Data:

%%

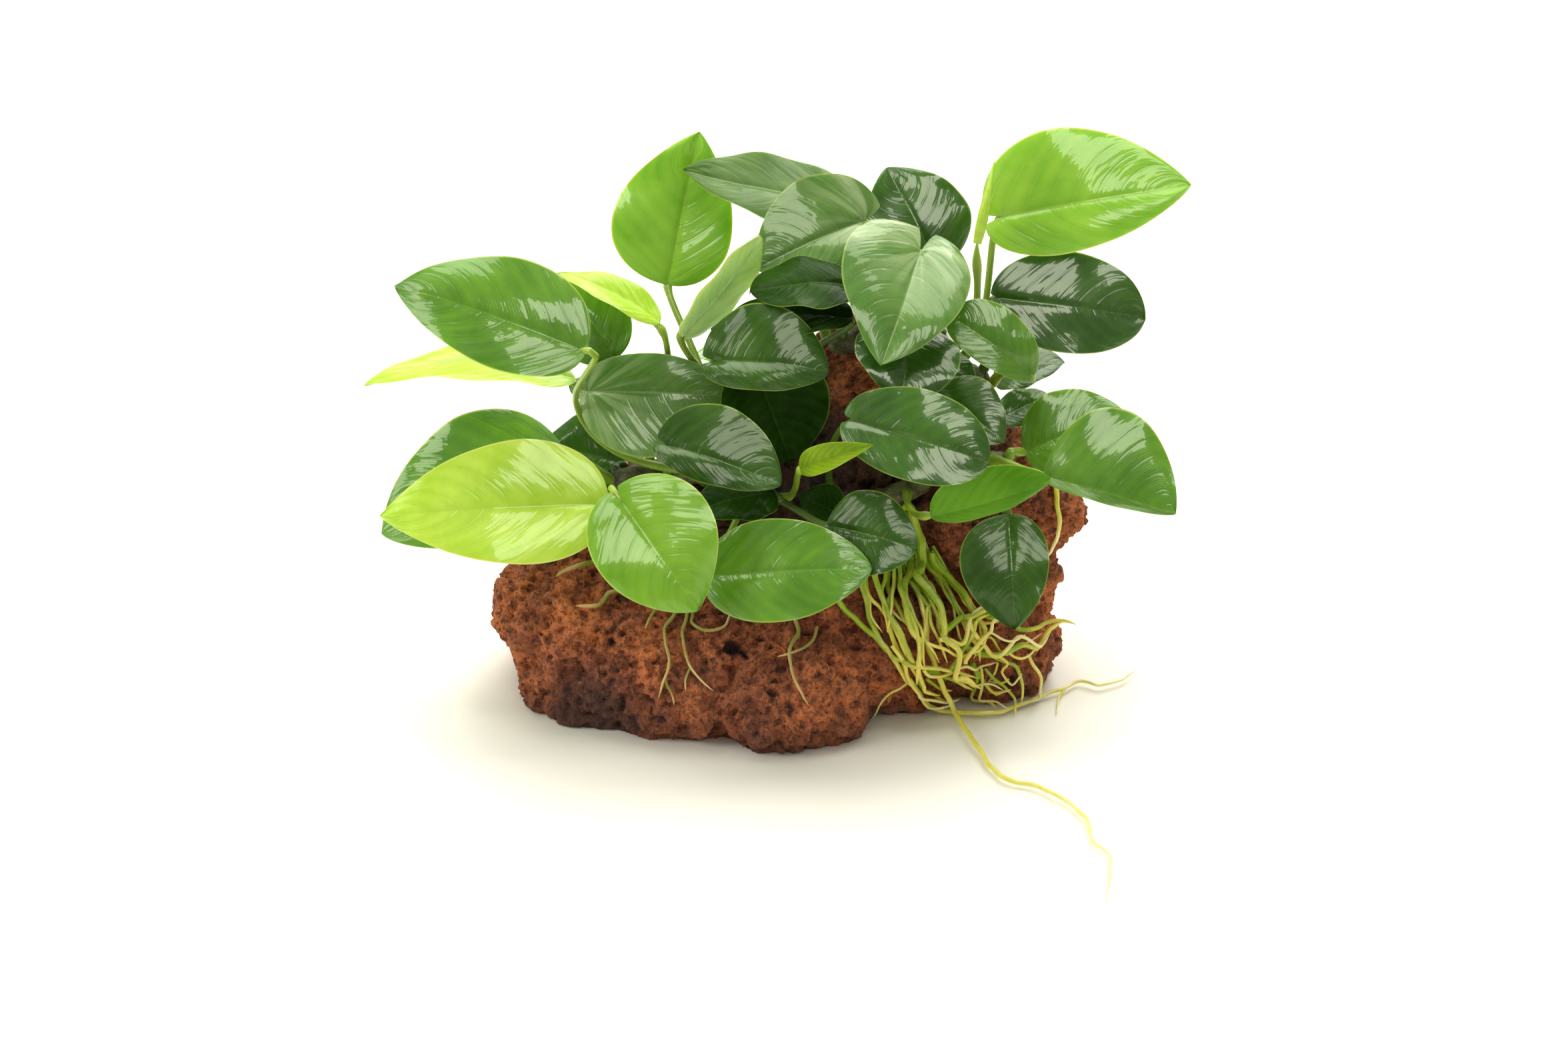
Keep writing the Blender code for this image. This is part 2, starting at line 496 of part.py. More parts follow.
def build():
    """The whole part, each piece once, under its own name."""
    for old in list(bpy.data.objects):
        bpy.data.objects.remove(old)
    stone = stone_solid()
    stone_tree = BVHTree.FromBMesh(stone)
    put("stone", stone, LOOKS["stone"])

    rhizomes = {}
    for rhizome in RHIZOMES:
        lift = rhizome.radius + GAP
        laid = [seated(sighted(*place), stone_tree, lift + GAP) for place in rhizome.places]
        route = kept_clear(smooth_route(laid, RHIZOME_SPACING), stone_tree, lift + GAP)
        rhizomes[rhizome.name.removeprefix("rhizome_")] = (route, rhizome.radius)
        radii = tapered(len(route), rhizome.radius, RHIZOME_TAPER)
        put(rhizome.name, tube(route, radii, RHIZOME_SIDES), LOOKS["rhizome"])

    for leaf in LEAVES:
        put(leaf.name, leaf_solid(leaf, rhizomes[leaf.rhizome], stone_tree), LOOKS[leaf.tone])

    for root in ROOTS:
        lift = root.radius + root.lift
        laid = [on_stone(stone_tree, spot[0], spot[1], lift + sum(spot[2:])) for spot in root.spots]
        route = kept_clear(smooth_route(laid, ROOT_SPACING), stone_tree, lift + ROOT_GAP)
        radii = tapered(len(route), root.radius, ROOT_TAPER)
        put(root.name, tube(route, radii, ROOT_SIDES), LOOKS["root"])


build()
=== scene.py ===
"""Anubias on stone, dressed: glossy leaves on their stalks, creeping rhizomes, a mat of roots and the
red lava stone that they hold on to.

Sizes are written in millimetres and scaled by MM at the end, and those of lamps, skins and the floor are
in metres. The origin is the middle of the flat that the stone rests on, and +Y points away from the viewer.
"""

import math
import random
from collections import namedtuple
from functools import reduce

import bmesh
import bpy
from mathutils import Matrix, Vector, noise
from mathutils.bvhtree import BVHTree


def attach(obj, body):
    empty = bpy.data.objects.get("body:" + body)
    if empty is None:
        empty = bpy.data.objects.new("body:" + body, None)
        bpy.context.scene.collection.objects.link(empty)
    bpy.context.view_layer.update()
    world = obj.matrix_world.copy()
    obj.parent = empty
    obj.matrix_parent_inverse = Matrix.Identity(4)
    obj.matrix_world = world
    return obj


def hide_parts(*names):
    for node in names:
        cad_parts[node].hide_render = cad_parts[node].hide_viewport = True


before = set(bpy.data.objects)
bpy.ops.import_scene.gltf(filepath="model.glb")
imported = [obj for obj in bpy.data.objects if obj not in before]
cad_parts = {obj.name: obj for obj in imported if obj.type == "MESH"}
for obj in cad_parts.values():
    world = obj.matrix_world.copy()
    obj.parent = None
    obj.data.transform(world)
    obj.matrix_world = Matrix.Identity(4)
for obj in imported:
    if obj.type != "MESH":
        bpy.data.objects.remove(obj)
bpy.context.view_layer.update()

MM = 0.001

# The drift of the roots and pores, and the strands that fill the mat, are drawn from these seeds
DRIFT_SEED = 11
MAT_SEED = 11
noise.seed_set(DRIFT_SEED)

# Places are set out as they are seen from in front: across and up from the middle of the sight, in
# millimetres at the plane through the sight's middle, and then how far back or how high they are.
# These two levels are the second and the third part of a place.
BACK = 1
HEIGHT = 2
SIGHT_ELEVATION = math.radians(28.0)
SIGHT_DISTANCE = 900.0
SIGHT_MIDDLE = Vector((0.0, 17.0, 31.0))
ACROSS = Vector((1.0, 0.0, 0.0))
UPRIGHT = Vector((0.0, math.sin(SIGHT_ELEVATION), math.cos(SIGHT_ELEVATION)))
TOWARD = Vector((0.0, -math.cos(SIGHT_ELEVATION), math.sin(SIGHT_ELEVATION)))
EYE = SIGHT_MIDDLE + TOWARD * SIGHT_DISTANCE

# The camera stands at the eye. Its picture is this wide at the sight's middle, and it sees nothing that
# is nearer than this many metres
PICTURE_WIDTH = 352.8
SENSOR_WIDTH = 36.0
NEAREST_SEEN = 0.01

# The upper side of a blade is the one that lies up, and a little right, of its midrib
UPPER_SIDE = UPRIGHT + ACROSS * 0.5

# Where the first side of a rhizome or a root points
FIRST_SIDE = UPRIGHT + ACROSS * 0.3

# Corners closer than these become one: in any piece, along a blade's margin and in the stone's solid
MERGED = 0.0004
MARGIN_MERGED = 0.002
SOLID_MERGED = 0.001
# In degrees: edges sharper than the first look sharp, and none is sharper than the second
SHARP_ANGLE = 50.0
NO_SHARP_ANGLE = 180.0

# How the solids that these pieces replace were set out, so that the pieces lie where they do
GAP = 0.35
ROOT_GAP = 0.6
FOOT_GAP = 0.55
RHIZOME_SPACING = 4.5
ROOT_SPACING = 3.5
PETIOLE_RADIUS = 0.8
MARGIN_DROOP = 0.10
AWAY_FROM_STONE = 0.7
STRAIGHT_SHARE = 0.35
KNEE_SHARE = 0.3
KNEE_LENGTH = 4.0
BASE_POWER = 0.5
LOBE_SPREAD = 0.4
FIRST_BLADE_RING = 0.1

# The blade's sheets: rows along it, closer near its ends, and columns across it, closer near the midrib
BLADE_ROWS = 60
BLADE_COLUMNS = 36
COLUMN_CROWDING = 1.35
BLADE_THICKNESS = 0.55
THIN_TOWARDS_TIP = 0.5
RIB_WIDTH = 0.75
RIB_DEPTH = 0.75
RIB_TAPER = 0.6
GROOVE_DEPTH = 0.28

# The veins that leave the midrib on each side and how they sweep to the tip, the swell between them, and
# the blade's bends, crinkles and ruffles, which start a little past its foot and are less on small blades
VEIN_PAIRS = 8.0
VEIN_SWEEP = 0.34
VEIN_CURVE = 1.3
QUILT_HEIGHT = 0.06
QUILT_FADE = 1.5
BEND_HEIGHT = 1.3
BEND_PITCH = 1.9
CRINKLE_HEIGHT = 0.10
CRINKLE_PITCH = 7.0
RUFFLE_HEIGHT = 0.40
RUFFLES = 2.6
RUFFLE_SHIFT = 2.0
RELIEF_START = 8
FULL_RELIEF_WIDTH = 20.0
CLOSING_LENGTH = 0.8
LEAF_SEED = 1.7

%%

Copy all of the data. Keep every word exactly as it is.

Task solution:
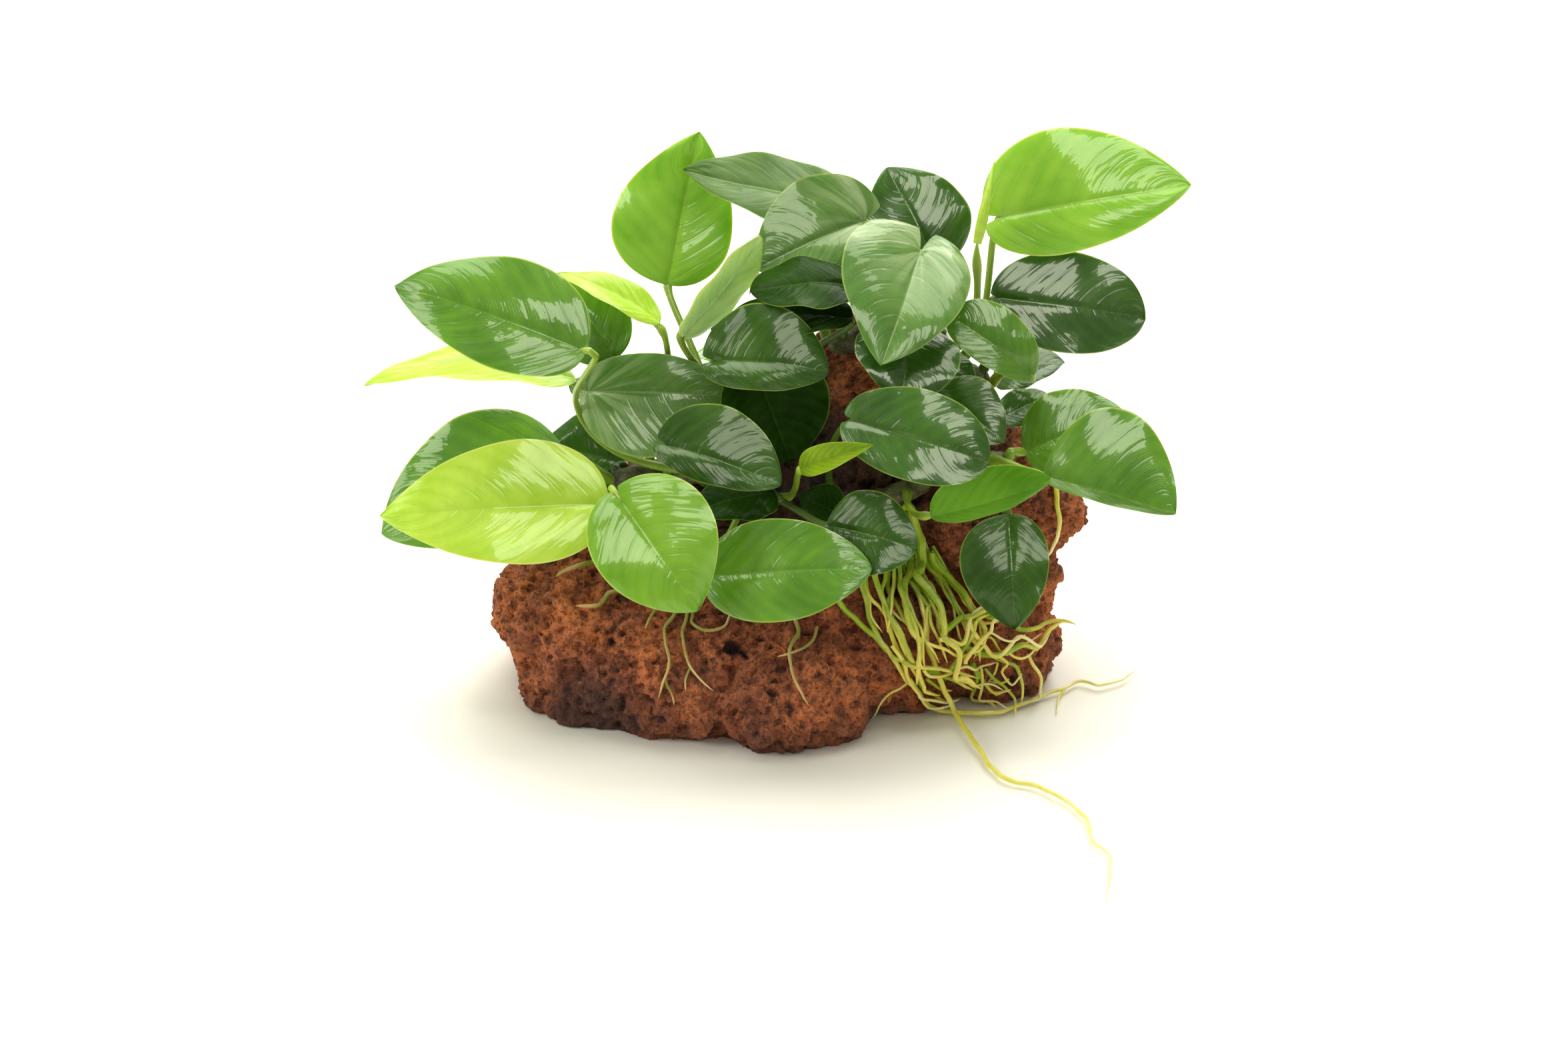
Keep writing the Blender code for this image. This is part 2, starting at line 496 of part.py. More parts follow.
def build():
    """The whole part, each piece once, under its own name."""
    for old in list(bpy.data.objects):
        bpy.data.objects.remove(old)
    stone = stone_solid()
    stone_tree = BVHTree.FromBMesh(stone)
    put("stone", stone, LOOKS["stone"])

    rhizomes = {}
    for rhizome in RHIZOMES:
        lift = rhizome.radius + GAP
        laid = [seated(sighted(*place), stone_tree, lift + GAP) for place in rhizome.places]
        route = kept_clear(smooth_route(laid, RHIZOME_SPACING), stone_tree, lift + GAP)
        rhizomes[rhizome.name.removeprefix("rhizome_")] = (route, rhizome.radius)
        radii = tapered(len(route), rhizome.radius, RHIZOME_TAPER)
        put(rhizome.name, tube(route, radii, RHIZOME_SIDES), LOOKS["rhizome"])

    for leaf in LEAVES:
        put(leaf.name, leaf_solid(leaf, rhizomes[leaf.rhizome], stone_tree), LOOKS[leaf.tone])

    for root in ROOTS:
        lift = root.radius + root.lift
        laid = [on_stone(stone_tree, spot[0], spot[1], lift + sum(spot[2:])) for spot in root.spots]
        route = kept_clear(smooth_route(laid, ROOT_SPACING), stone_tree, lift + ROOT_GAP)
        radii = tapered(len(route), root.radius, ROOT_TAPER)
        put(root.name, tube(route, radii, ROOT_SIDES), LOOKS["root"])


build()
=== scene.py ===
"""Anubias on stone, dressed: glossy leaves on their stalks, creeping rhizomes, a mat of roots and the
red lava stone that they hold on to.

Sizes are written in millimetres and scaled by MM at the end, and those of lamps, skins and the floor are
in metres. The origin is the middle of the flat that the stone rests on, and +Y points away from the viewer.
"""

import math
import random
from collections import namedtuple
from functools import reduce

import bmesh
import bpy
from mathutils import Matrix, Vector, noise
from mathutils.bvhtree import BVHTree


def attach(obj, body):
    empty = bpy.data.objects.get("body:" + body)
    if empty is None:
        empty = bpy.data.objects.new("body:" + body, None)
        bpy.context.scene.collection.objects.link(empty)
    bpy.context.view_layer.update()
    world = obj.matrix_world.copy()
    obj.parent = empty
    obj.matrix_parent_inverse = Matrix.Identity(4)
    obj.matrix_world = world
    return obj


def hide_parts(*names):
    for node in names:
        cad_parts[node].hide_render = cad_parts[node].hide_viewport = True


before = set(bpy.data.objects)
bpy.ops.import_scene.gltf(filepath="model.glb")
imported = [obj for obj in bpy.data.objects if obj not in before]
cad_parts = {obj.name: obj for obj in imported if obj.type == "MESH"}
for obj in cad_parts.values():
    world = obj.matrix_world.copy()
    obj.parent = None
    obj.data.transform(world)
    obj.matrix_world = Matrix.Identity(4)
for obj in imported:
    if obj.type != "MESH":
        bpy.data.objects.remove(obj)
bpy.context.view_layer.update()

MM = 0.001

# The drift of the roots and pores, and the strands that fill the mat, are drawn from these seeds
DRIFT_SEED = 11
MAT_SEED = 11
noise.seed_set(DRIFT_SEED)

# Places are set out as they are seen from in front: across and up from the middle of the sight, in
# millimetres at the plane through the sight's middle, and then how far back or how high they are.
# These two levels are the second and the third part of a place.
BACK = 1
HEIGHT = 2
SIGHT_ELEVATION = math.radians(28.0)
SIGHT_DISTANCE = 900.0
SIGHT_MIDDLE = Vector((0.0, 17.0, 31.0))
ACROSS = Vector((1.0, 0.0, 0.0))
UPRIGHT = Vector((0.0, math.sin(SIGHT_ELEVATION), math.cos(SIGHT_ELEVATION)))
TOWARD = Vector((0.0, -math.cos(SIGHT_ELEVATION), math.sin(SIGHT_ELEVATION)))
EYE = SIGHT_MIDDLE + TOWARD * SIGHT_DISTANCE

# The camera stands at the eye. Its picture is this wide at the sight's middle, and it sees nothing that
# is nearer than this many metres
PICTURE_WIDTH = 352.8
SENSOR_WIDTH = 36.0
NEAREST_SEEN = 0.01

# The upper side of a blade is the one that lies up, and a little right, of its midrib
UPPER_SIDE = UPRIGHT + ACROSS * 0.5

# Where the first side of a rhizome or a root points
FIRST_SIDE = UPRIGHT + ACROSS * 0.3

# Corners closer than these become one: in any piece, along a blade's margin and in the stone's solid
MERGED = 0.0004
MARGIN_MERGED = 0.002
SOLID_MERGED = 0.001
# In degrees: edges sharper than the first look sharp, and none is sharper than the second
SHARP_ANGLE = 50.0
NO_SHARP_ANGLE = 180.0

# How the solids that these pieces replace were set out, so that the pieces lie where they do
GAP = 0.35
ROOT_GAP = 0.6
FOOT_GAP = 0.55
RHIZOME_SPACING = 4.5
ROOT_SPACING = 3.5
PETIOLE_RADIUS = 0.8
MARGIN_DROOP = 0.10
AWAY_FROM_STONE = 0.7
STRAIGHT_SHARE = 0.35
KNEE_SHARE = 0.3
KNEE_LENGTH = 4.0
BASE_POWER = 0.5
LOBE_SPREAD = 0.4
FIRST_BLADE_RING = 0.1

# The blade's sheets: rows along it, closer near its ends, and columns across it, closer near the midrib
BLADE_ROWS = 60
BLADE_COLUMNS = 36
COLUMN_CROWDING = 1.35
BLADE_THICKNESS = 0.55
THIN_TOWARDS_TIP = 0.5
RIB_WIDTH = 0.75
RIB_DEPTH = 0.75
RIB_TAPER = 0.6
GROOVE_DEPTH = 0.28

# The veins that leave the midrib on each side and how they sweep to the tip, the swell between them, and
# the blade's bends, crinkles and ruffles, which start a little past its foot and are less on small blades
VEIN_PAIRS = 8.0
VEIN_SWEEP = 0.34
VEIN_CURVE = 1.3
QUILT_HEIGHT = 0.06
QUILT_FADE = 1.5
BEND_HEIGHT = 1.3
BEND_PITCH = 1.9
CRINKLE_HEIGHT = 0.10
CRINKLE_PITCH = 7.0
RUFFLE_HEIGHT = 0.40
RUFFLES = 2.6
RUFFLE_SHIFT = 2.0
RELIEF_START = 8
FULL_RELIEF_WIDTH = 20.0
CLOSING_LENGTH = 0.8
LEAF_SEED = 1.7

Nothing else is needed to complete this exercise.